* _DIRECTIONS FOR THIS TASK_
Print each of the entries exactly, leaving nothing out.

__________

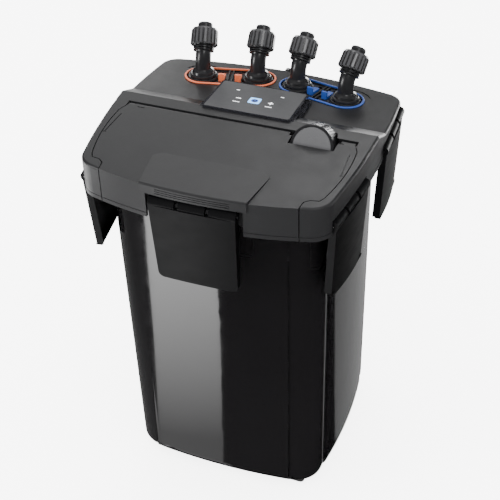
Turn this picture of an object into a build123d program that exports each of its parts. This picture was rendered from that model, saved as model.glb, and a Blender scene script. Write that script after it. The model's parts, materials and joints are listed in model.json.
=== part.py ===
from build123d import *
import math
import os

# Canister filter: a tall square canister, a head with the pump, and five swing latches.
# Millimetres, +Z up, front at -Y, origin on the floor under the middle of the head.

# ---- driving dimensions -------------------------------------------------------------
TOP = 474.0                # height of the head's front plateau
FOOT_H = 9.0               # rubber feet
SKIRT_Z = TOP - 43         # lower edge of the head's skirt
SEAT_Z = TOP - 34          # underside of the head that presses on the seal
SEAL_T = 2.0
FLANGE_Z = TOP - 42        # underside of the canister's rim flange
FLANGE_T = 6.0

HEAD_FRONT_Y = -152.0
HEAD_REAR_Y = 152.0
SIDE_R, SIDE_CX, SIDE_CY = 877.0, -722.0, 30.5   # each long side of the head is one large arc
FRONT_CORNER_Y = -130.6
REAR_CORNER_Y = 133.0
FRONT_CORNER_R, REAR_CORNER_R = 26.0, 22.0
SKIRT_T = 3.5
RIM_BAND_H, RIM_GROOVE_W, RIM_GROOVE_D = 5.0, 0.9, 0.6
WALL_T = 22.0              # moulded box wall above the seat
FLANGE_INSET = 9.0

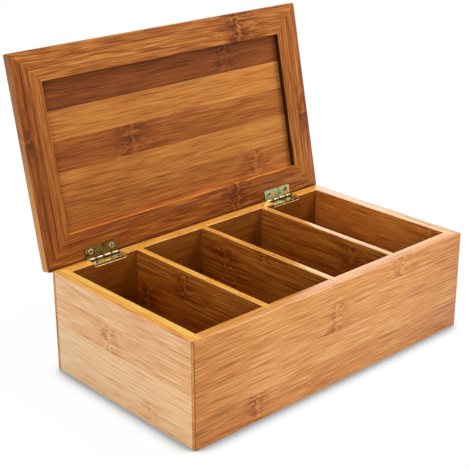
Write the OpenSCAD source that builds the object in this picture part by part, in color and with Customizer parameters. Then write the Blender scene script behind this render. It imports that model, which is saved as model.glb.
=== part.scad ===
// Tea bag organizer box: a bamboo tray with three dividers, and a framed lid on two butt hinges.
// The origin is the centre of the tray's underside, with +X along its length, +Y towards
// the hinges and +Z up. The lid is drawn closed and then turned open about the hinge pins.

/* [Tray] */
// Length of the tray
box_w = 285; // [265:1:340]
// Depth of the tray, from front to rear
box_d = 161.5; // [130:0.5:200]
// Height of the tray's walls
box_h = 82; // [60:1:110]
// Thickness of the four walls
wall_t = 10.2; // [10:0.1:13]
// Thickness of the lip that laps the side walls' ends
lip_t = 3.2; // [2:0.1:4]
// Thickness of the three dividers
divider_t = 5.8; // [4:0.1:8]
// Depth of the housings that hold the dividers' ends
housing_depth = 4.5; // [2:0.5:6]
// Thickness of the bottom panel
bottom_t = 5.8; // [4:0.1:8]
// Width of the rabbet in the walls that takes the bottom panel's edge
bottom_rabbet = 6; // [3:0.5:6]

/* [Lid] */
// How far the lid reaches past the front and the sides of the tray
lid_overhang = 2.6; // [1:0.1:5]
// Thickness of the lid's frame
lid_t = 10; // [9.5:0.1:14]
// Width of the frame's rails and stiles
rail_w = 23.8; // [18:0.1:30]
// Thickness of the panel, which lies flush with the frame's top
lid_panel_t = 5.4; // [4:0.1:7]
// Width of the rebate that the panel's edge lies in
panel_lap = 8; // [4:0.5:10]
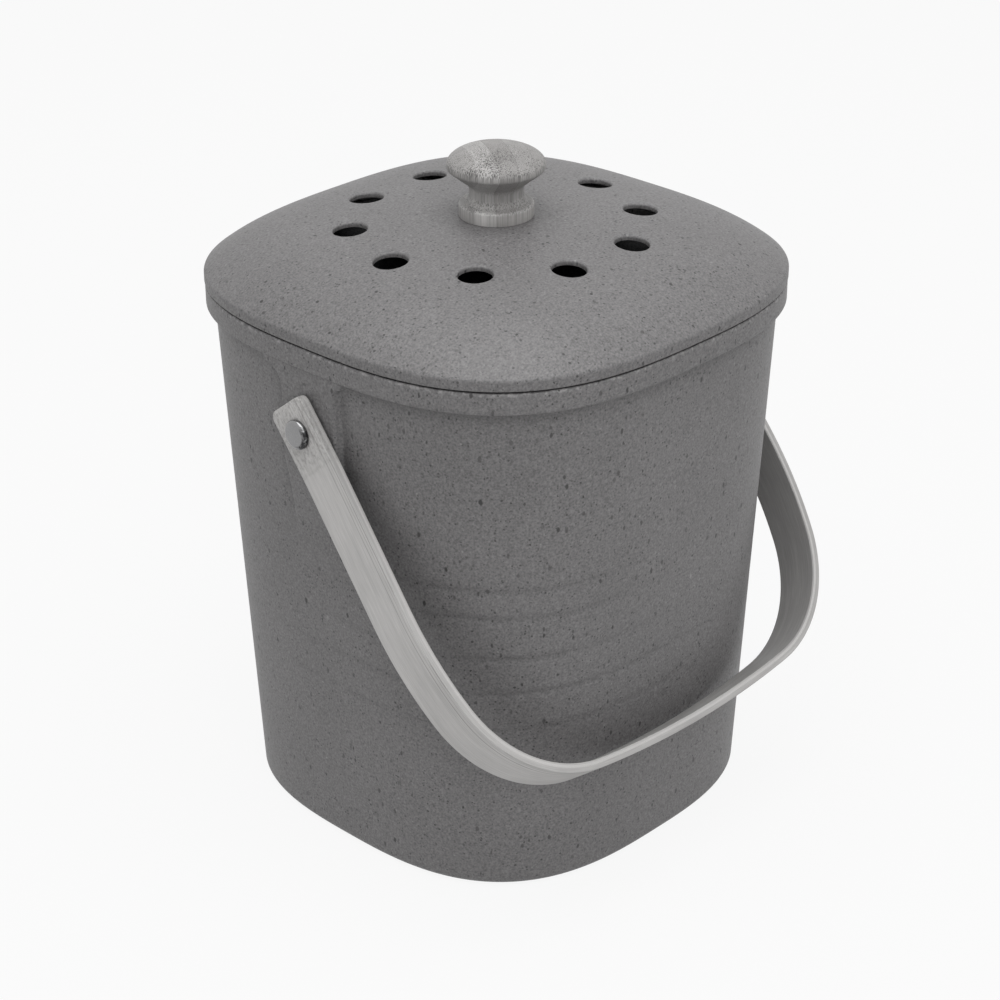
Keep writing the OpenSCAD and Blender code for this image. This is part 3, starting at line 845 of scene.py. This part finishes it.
def ventBorder(middle):  # plan points round the share of the dome that carries one air hole
    low = middle - pi / ventShape["count"]
    high = middle + pi / ventShape["count"]
    near, far = ventShape["innerRing"], ventShape["outerRing"]
    wide, deep = ventShape["arcSteps"], ventShape["sideSteps"]
    border = [polar(near, mix(low, high, i / wide)) for i in range(wide)]
    border += [polar(mix(near, far, i / deep), high) for i in range(deep)]
    border += [polar(far, mix(high, low, i / wide)) for i in range(wide)]
    return border + [polar(mix(far, near, i / deep), low) for i in range(deep)]


def ventShare(maker, middle, drop):  # ends with the loop where the wall of the hole begins
    upper = drop == 0
    mouth = ventShape["mouth"] if upper else ventShape["lowerMouth"]
    edge = ventShape["radius"] + mouth + (0.0 if upper else ventShape["relief"])
    cx, cy = polar(ventShape["ring"], middle)
    border = ventBorder(middle)
    rays = [atan2(y - cy, x - cx) for x, y in border]

    def around(radius):
        return [(cx + radius * cos(ray), cy + radius * sin(ray)) for ray in rays]

    rows = []
    for t in (0.0, 0.04, 0.1, 0.2, 0.34, 0.5, 0.68, 0.85, 1.0):
        rows.append([domePoint(mix(p[0], q[0], t), mix(p[1], q[1], t), drop)
                     for p, q in zip(around(edge), border)])
    maker.grid(rows)
    sign = 1 if upper else -1
    neck = []
    for angle in range(0, 91, 15):
        q = radians(angle)
        sunk = drop + sign * mouth * (1 - cos(q))
        neck.append([domePoint(x, y, sunk) for x, y in around(edge - mouth * sin(q))])
    maker.grid(neck)
    return neck[-1]


def lidSheet(maker, angles, drop):  # one skin of the domed part with its air holes
    radii = [lidShape["knobHole"], 0.003, 0.005, 0.008, 0.0115, 0.0155, 0.020, 0.025, 0.030, 0.0345,
             0.0385, ventShape["innerRing"]]
    maker.grid([[domePoint(*polar(r, a), drop) for a in angles] for r in radii])
    count = ventShape["count"]
    return [ventShare(maker, 2 * pi * vent / count, drop) for vent in range(count)]


def ventWall(maker, top, bottom):  # straight down, out to the relief and down again
    lip = ventShape["lip"]
    crisp = 0.00005  # loops this close to an edge keep it sharp under smooth shading
    down = [(0.0, drop) for drop in (0.0, lip / 2, lip - crisp)]
    out = [(t, lip) for t in (0.0, 0.03, 0.5, 0.97, 1.0)]
    rows = []
    for t, drop in down + out + [(1.0, lip + crisp)]:
        rows.append([(mix(p[0], q[0], t), mix(p[1], q[1], t), p[2] - drop) for p, q in zip(top, bottom)])
    maker.grid(rows + [bottom])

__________

* _SOLUTION TO THE EXERCISE_
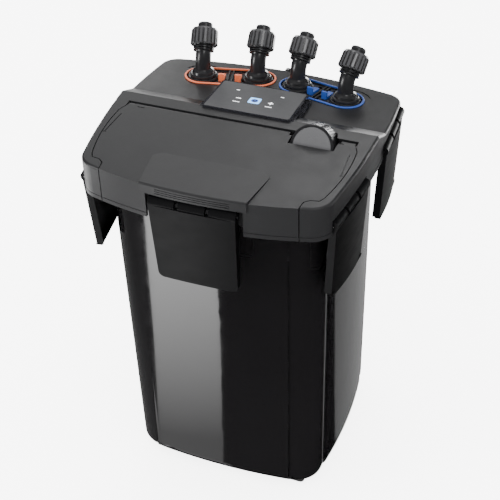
Turn this picture of an object into a build123d program that exports each of its parts. This picture was rendered from that model, saved as model.glb, and a Blender scene script. Write that script after it. The model's parts, materials and joints are listed in model.json.
=== part.py ===
from build123d import *
import math
import os

# Canister filter: a tall square canister, a head with the pump, and five swing latches.
# Millimetres, +Z up, front at -Y, origin on the floor under the middle of the head.

# ---- driving dimensions -------------------------------------------------------------
TOP = 474.0                # height of the head's front plateau
FOOT_H = 9.0               # rubber feet
SKIRT_Z = TOP - 43         # lower edge of the head's skirt
SEAT_Z = TOP - 34          # underside of the head that presses on the seal
SEAL_T = 2.0
FLANGE_Z = TOP - 42        # underside of the canister's rim flange
FLANGE_T = 6.0

HEAD_FRONT_Y = -152.0
HEAD_REAR_Y = 152.0
SIDE_R, SIDE_CX, SIDE_CY = 877.0, -722.0, 30.5   # each long side of the head is one large arc
FRONT_CORNER_Y = -130.6
REAR_CORNER_Y = 133.0
FRONT_CORNER_R, REAR_CORNER_R = 26.0, 22.0
SKIRT_T = 3.5
RIM_BAND_H, RIM_GROOVE_W, RIM_GROOVE_D = 5.0, 0.9, 0.6
WALL_T = 22.0              # moulded box wall above the seat
FLANGE_INSET = 9.0

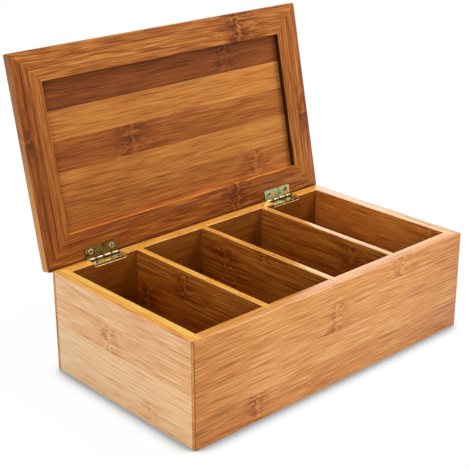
Write the OpenSCAD source that builds the object in this picture part by part, in color and with Customizer parameters. Then write the Blender scene script behind this render. It imports that model, which is saved as model.glb.
=== part.scad ===
// Tea bag organizer box: a bamboo tray with three dividers, and a framed lid on two butt hinges.
// The origin is the centre of the tray's underside, with +X along its length, +Y towards
// the hinges and +Z up. The lid is drawn closed and then turned open about the hinge pins.

/* [Tray] */
// Length of the tray
box_w = 285; // [265:1:340]
// Depth of the tray, from front to rear
box_d = 161.5; // [130:0.5:200]
// Height of the tray's walls
box_h = 82; // [60:1:110]
// Thickness of the four walls
wall_t = 10.2; // [10:0.1:13]
// Thickness of the lip that laps the side walls' ends
lip_t = 3.2; // [2:0.1:4]
// Thickness of the three dividers
divider_t = 5.8; // [4:0.1:8]
// Depth of the housings that hold the dividers' ends
housing_depth = 4.5; // [2:0.5:6]
// Thickness of the bottom panel
bottom_t = 5.8; // [4:0.1:8]
// Width of the rabbet in the walls that takes the bottom panel's edge
bottom_rabbet = 6; // [3:0.5:6]

/* [Lid] */
// How far the lid reaches past the front and the sides of the tray
lid_overhang = 2.6; // [1:0.1:5]
// Thickness of the lid's frame
lid_t = 10; // [9.5:0.1:14]
// Width of the frame's rails and stiles
rail_w = 23.8; // [18:0.1:30]
// Thickness of the panel, which lies flush with the frame's top
lid_panel_t = 5.4; // [4:0.1:7]
// Width of the rebate that the panel's edge lies in
panel_lap = 8; // [4:0.5:10]
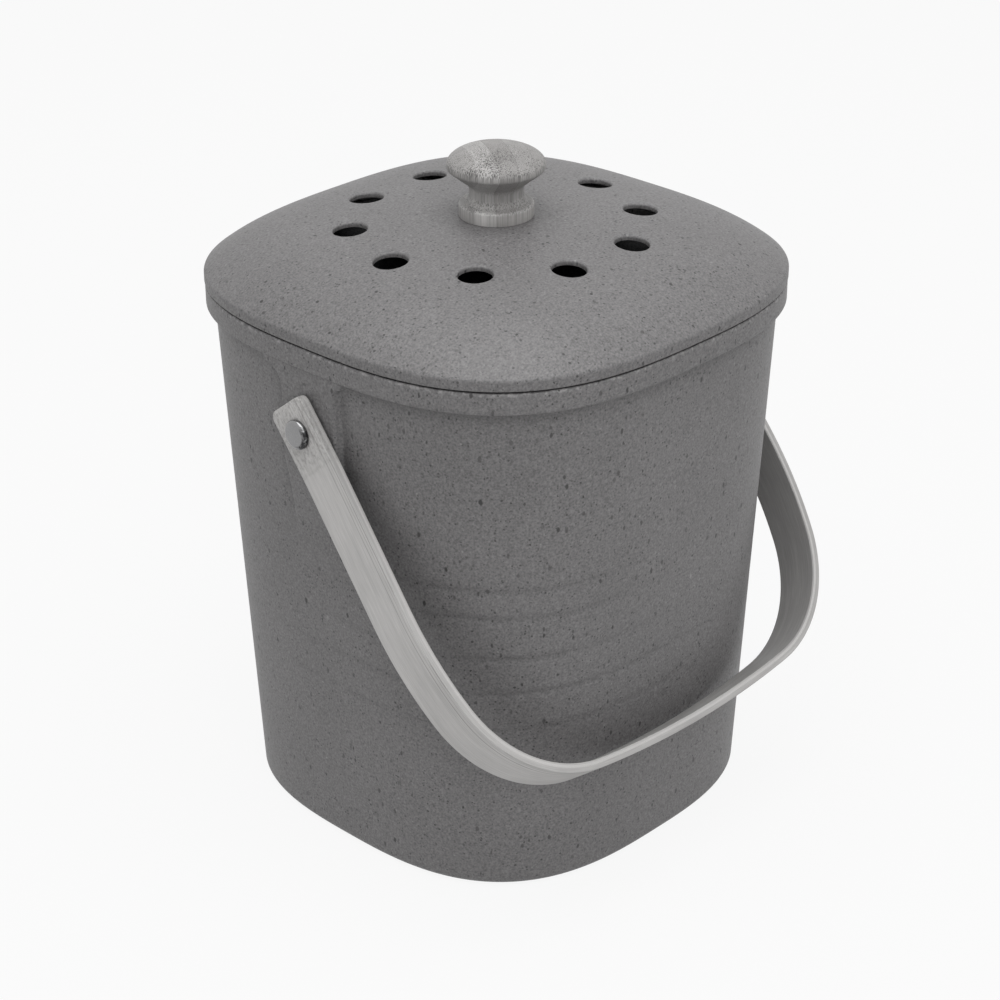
Keep writing the OpenSCAD and Blender code for this image. This is part 3, starting at line 845 of scene.py. This part finishes it.
def ventBorder(middle):  # plan points round the share of the dome that carries one air hole
    low = middle - pi / ventShape["count"]
    high = middle + pi / ventShape["count"]
    near, far = ventShape["innerRing"], ventShape["outerRing"]
    wide, deep = ventShape["arcSteps"], ventShape["sideSteps"]
    border = [polar(near, mix(low, high, i / wide)) for i in range(wide)]
    border += [polar(mix(near, far, i / deep), high) for i in range(deep)]
    border += [polar(far, mix(high, low, i / wide)) for i in range(wide)]
    return border + [polar(mix(far, near, i / deep), low) for i in range(deep)]


def ventShare(maker, middle, drop):  # ends with the loop where the wall of the hole begins
    upper = drop == 0
    mouth = ventShape["mouth"] if upper else ventShape["lowerMouth"]
    edge = ventShape["radius"] + mouth + (0.0 if upper else ventShape["relief"])
    cx, cy = polar(ventShape["ring"], middle)
    border = ventBorder(middle)
    rays = [atan2(y - cy, x - cx) for x, y in border]

    def around(radius):
        return [(cx + radius * cos(ray), cy + radius * sin(ray)) for ray in rays]

    rows = []
    for t in (0.0, 0.04, 0.1, 0.2, 0.34, 0.5, 0.68, 0.85, 1.0):
        rows.append([domePoint(mix(p[0], q[0], t), mix(p[1], q[1], t), drop)
                     for p, q in zip(around(edge), border)])
    maker.grid(rows)
    sign = 1 if upper else -1
    neck = []
    for angle in range(0, 91, 15):
        q = radians(angle)
        sunk = drop + sign * mouth * (1 - cos(q))
        neck.append([domePoint(x, y, sunk) for x, y in around(edge - mouth * sin(q))])
    maker.grid(neck)
    return neck[-1]


def lidSheet(maker, angles, drop):  # one skin of the domed part with its air holes
    radii = [lidShape["knobHole"], 0.003, 0.005, 0.008, 0.0115, 0.0155, 0.020, 0.025, 0.030, 0.0345,
             0.0385, ventShape["innerRing"]]
    maker.grid([[domePoint(*polar(r, a), drop) for a in angles] for r in radii])
    count = ventShape["count"]
    return [ventShare(maker, 2 * pi * vent / count, drop) for vent in range(count)]


def ventWall(maker, top, bottom):  # straight down, out to the relief and down again
    lip = ventShape["lip"]
    crisp = 0.00005  # loops this close to an edge keep it sharp under smooth shading
    down = [(0.0, drop) for drop in (0.0, lip / 2, lip - crisp)]
    out = [(t, lip) for t in (0.0, 0.03, 0.5, 0.97, 1.0)]
    rows = []
    for t, drop in down + out + [(1.0, lip + crisp)]:
        rows.append([(mix(p[0], q[0], t), mix(p[1], q[1], t), p[2] - drop) for p, q in zip(top, bottom)])
    maker.grid(rows + [bottom])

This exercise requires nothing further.